Today the media will again declare it trade day, as we learn that the Brexit Committee will discuss yet again what will replace our Customs Union membership.  Will they prefer a New Customs Partnership, known perhaps appropriately as NCP as if it were a parking lot, or will they prefer Max Fac, maximum facilitation of trade at the borders? I trust they will opt for the latter. NCP means recreating many of the limiting features of our customs union membership. They need to remember that belonging to a customs union has two big drawbacks. It means we pay more for food and other goods that have tariffs on them. It means we can’t do trade deals that help us with the rest of the world. The UK with a large service sector usually finds that is ignored by EU trade negotiators.

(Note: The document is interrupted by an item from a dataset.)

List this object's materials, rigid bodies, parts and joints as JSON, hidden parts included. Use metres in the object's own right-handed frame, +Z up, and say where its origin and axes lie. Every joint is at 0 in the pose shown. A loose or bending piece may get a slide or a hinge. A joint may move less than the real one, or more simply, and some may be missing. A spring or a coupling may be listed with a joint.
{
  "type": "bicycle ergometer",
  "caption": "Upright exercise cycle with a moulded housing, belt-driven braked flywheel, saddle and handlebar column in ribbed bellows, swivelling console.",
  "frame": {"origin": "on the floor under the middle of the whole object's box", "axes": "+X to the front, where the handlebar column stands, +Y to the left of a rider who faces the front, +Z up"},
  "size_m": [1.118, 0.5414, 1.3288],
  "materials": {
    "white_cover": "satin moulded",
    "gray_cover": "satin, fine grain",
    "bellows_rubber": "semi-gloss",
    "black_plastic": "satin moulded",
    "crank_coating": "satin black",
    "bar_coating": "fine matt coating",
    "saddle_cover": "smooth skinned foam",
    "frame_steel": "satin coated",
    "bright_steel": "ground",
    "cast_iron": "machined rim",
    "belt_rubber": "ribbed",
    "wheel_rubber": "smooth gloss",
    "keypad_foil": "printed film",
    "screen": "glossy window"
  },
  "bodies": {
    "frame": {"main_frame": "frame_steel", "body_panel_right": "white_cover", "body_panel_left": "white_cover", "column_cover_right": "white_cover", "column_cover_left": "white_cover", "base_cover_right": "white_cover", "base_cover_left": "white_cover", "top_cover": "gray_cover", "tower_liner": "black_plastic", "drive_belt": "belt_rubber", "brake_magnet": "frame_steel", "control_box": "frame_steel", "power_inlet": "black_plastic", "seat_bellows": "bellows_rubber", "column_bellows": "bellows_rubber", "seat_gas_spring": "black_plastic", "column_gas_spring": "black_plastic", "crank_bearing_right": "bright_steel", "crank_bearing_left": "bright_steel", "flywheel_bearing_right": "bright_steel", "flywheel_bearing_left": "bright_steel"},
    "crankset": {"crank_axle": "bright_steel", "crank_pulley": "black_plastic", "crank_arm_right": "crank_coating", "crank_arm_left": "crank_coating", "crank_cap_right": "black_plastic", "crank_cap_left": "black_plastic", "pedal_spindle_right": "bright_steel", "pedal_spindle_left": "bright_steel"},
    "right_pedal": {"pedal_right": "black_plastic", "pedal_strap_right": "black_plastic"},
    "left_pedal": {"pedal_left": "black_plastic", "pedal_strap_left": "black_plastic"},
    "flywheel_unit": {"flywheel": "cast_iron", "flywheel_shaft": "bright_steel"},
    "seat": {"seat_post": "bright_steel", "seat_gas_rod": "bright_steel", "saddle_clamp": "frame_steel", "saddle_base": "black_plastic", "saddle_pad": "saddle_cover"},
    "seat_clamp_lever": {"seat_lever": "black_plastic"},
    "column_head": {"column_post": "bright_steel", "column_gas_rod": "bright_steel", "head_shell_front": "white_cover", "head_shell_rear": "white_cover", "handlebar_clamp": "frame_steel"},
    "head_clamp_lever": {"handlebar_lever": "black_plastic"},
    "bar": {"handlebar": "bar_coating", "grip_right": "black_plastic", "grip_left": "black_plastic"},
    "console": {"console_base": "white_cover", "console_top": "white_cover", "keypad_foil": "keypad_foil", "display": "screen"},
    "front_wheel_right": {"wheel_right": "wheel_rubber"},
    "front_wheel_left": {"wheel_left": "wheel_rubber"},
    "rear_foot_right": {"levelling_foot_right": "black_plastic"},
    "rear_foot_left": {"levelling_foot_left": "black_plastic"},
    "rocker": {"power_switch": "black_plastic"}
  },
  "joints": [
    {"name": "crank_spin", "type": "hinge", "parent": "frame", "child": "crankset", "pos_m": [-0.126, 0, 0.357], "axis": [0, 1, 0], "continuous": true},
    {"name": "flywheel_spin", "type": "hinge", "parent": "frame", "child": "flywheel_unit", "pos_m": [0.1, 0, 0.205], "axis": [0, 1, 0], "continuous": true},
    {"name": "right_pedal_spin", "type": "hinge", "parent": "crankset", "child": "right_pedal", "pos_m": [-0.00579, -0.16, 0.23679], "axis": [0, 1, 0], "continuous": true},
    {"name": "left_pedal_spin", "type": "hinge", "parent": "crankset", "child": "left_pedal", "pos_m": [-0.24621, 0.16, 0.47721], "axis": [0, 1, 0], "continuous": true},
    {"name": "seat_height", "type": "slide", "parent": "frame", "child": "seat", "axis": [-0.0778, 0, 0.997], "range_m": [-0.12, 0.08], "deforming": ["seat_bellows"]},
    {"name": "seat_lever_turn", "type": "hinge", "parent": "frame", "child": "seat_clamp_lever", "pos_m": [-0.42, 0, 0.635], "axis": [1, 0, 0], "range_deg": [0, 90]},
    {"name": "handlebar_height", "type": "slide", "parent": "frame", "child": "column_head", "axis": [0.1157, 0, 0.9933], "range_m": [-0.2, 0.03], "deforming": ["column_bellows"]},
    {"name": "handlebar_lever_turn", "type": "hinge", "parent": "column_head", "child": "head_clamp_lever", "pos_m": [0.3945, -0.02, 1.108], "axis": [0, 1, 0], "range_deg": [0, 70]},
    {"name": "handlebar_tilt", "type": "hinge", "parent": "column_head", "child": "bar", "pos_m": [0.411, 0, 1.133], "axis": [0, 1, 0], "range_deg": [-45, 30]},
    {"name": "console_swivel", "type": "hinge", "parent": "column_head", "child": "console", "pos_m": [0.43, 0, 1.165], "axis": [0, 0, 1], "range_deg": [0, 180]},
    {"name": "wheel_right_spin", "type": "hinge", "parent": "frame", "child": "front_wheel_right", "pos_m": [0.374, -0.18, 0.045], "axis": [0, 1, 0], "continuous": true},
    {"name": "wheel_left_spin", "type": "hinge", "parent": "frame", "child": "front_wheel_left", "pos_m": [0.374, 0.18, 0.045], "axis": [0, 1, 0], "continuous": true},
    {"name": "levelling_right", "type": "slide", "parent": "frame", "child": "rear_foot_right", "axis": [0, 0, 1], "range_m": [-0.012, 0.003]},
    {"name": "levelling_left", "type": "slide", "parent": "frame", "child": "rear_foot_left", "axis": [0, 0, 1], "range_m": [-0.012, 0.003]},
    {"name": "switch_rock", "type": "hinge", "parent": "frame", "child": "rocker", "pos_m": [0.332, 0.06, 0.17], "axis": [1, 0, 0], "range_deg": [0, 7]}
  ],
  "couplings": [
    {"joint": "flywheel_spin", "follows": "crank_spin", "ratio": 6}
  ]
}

So what are the myths they peddle? The first is that if we leave the EU with no agreement there will be all sorts of non tariff barriers to our trade. They do not seem to have read the comprehensive and detailed Facilitation of Trade Agreement which the WTO brought into effect last March to deal with any such problem. Both the EU and the UK will be full members of the WTO after March 29 2019, and both will obey these requirements.

Some suggest that the EU would deliberately create queues at Dover for lorries bringing in much needed supplies.  Let me reassure them. We will run Dover, and will have every incentive to keep the lorries flowing easily. What if they broke WTO rules and held trucks up at Calais? That would be a perverse thing to do as the majority of the trucks are carrying EU exports to our markets, so why would they want to damage them? If they tried to detain just UK lorries carrying exports to the EU they would be breaking WTO rules against unfair discrimination and in some cases disrupting the supply chains of their businesses needing UK components. Those businesses have legal rights and could take action.

There is an unwillingness to accept that in the 21st century most goods trade is conducted by large businesses acting as or through Authorized Economic Operators. These businesses file an electronic manifest containing all the details about what is on the lorry, where it travelling, what taxes and duties it needs to pay and how the load conforms with rules of origin, health and safety requirements and any other relevant legislation. Busy border posts allow most to proceed unchecked, as they know the details, levy taxes off site and trust the operator. They can of course delay or impound if they have reason to suspect non compliance or criminal activity, as they do today whilst we are still in the customs union. Anti smuggling is mainly conducted by an intelligence led approach. There are already substantial smuggling issues for our border with the EU as there are differential VAT and Excise rates. Adding customs to it does not create any difference in kind to what we are doing already. The TIR system was developed years ago to speed trucks through borders.

It is true that rules of origin do  require higher UK proportions in a few cases , especially in some vehicles. This is why the UK government is working with the industry to increase the proportion of UK components in cars assembled here  to meet the rules, which is a win for domestic industry.

The underlying big picture truth is free trade provides better living standards. The sooner we liberalise our trade with the rest of the world the better, as the gains could be helpful. It is unlikely the EU will want to impose tariffs on themselves, though they may threaten this if they think there is any lack of negotiating resolve in the UK.

In the latest research using economic models Professor Minford puts the discounted long term gains to the UK of leaving without a deal at £651bn, assuming we went on to a free trade approach.